Eight compact and wonderfully diverse variations follow, expressing dark brooding mystery in some and joyful exuberance in others. The entrance of the strings in the first variation fast forwards the listener from the 18th Century to late Romanticism. The boisterous variation 6 has all the character of the hunt with horns coming to the fore. The finale is a stirring passacaglia itself a set of variations with the larger variations after which the theme returns triumphantly in full orchestral mode — replete with triangles and piccolos. If ever there was a transcendental moment in music, this is it.

The result was a transparency of sound which kept all the parts in balance and playing off each other nicely.
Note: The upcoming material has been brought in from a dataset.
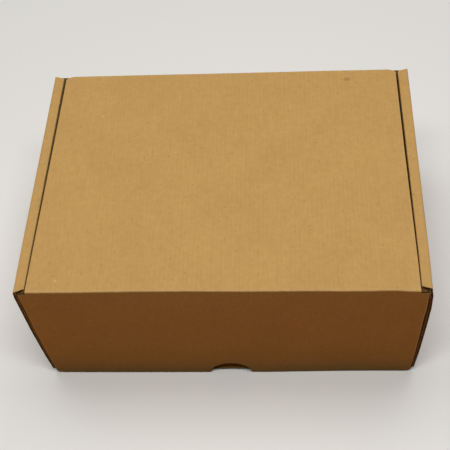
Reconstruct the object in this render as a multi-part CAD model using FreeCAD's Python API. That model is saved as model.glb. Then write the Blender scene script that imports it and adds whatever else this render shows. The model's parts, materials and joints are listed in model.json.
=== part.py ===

In the end, the work does have a direct link to Haydn: In the code of the finale, Brahms quotes directly from the second movement of Haydn’s Clock Symphony which he regarded as one of the greatest symphonic movements of the Classical period.

The Finzi Clarinet Concerto was the astute choice of DSO’s principal clarinetist Charles Salinger. His virtuosic playing did this imaginative but rarely performed work proud, being properly assertive in the opening movement and delightfully playful in the rondo-finale. Both soloist and strings were most impressive in their execution of the concerto’s beautiful second movement.

The highlight of the evening was a glorious rendering of the Sibelius Symphony No. 2. In accordance with the composer’s intentions, Amado kept themes restrained in the first three movements, including the touching elegy embedded in the third movement, beautifully introduced by principal oboist Jeffrey O’Donnell.

This restraint gave way to the rising power of the finale, sending the orchestra soaring with a pronounced sense of majesty and bringing the audience to its feet.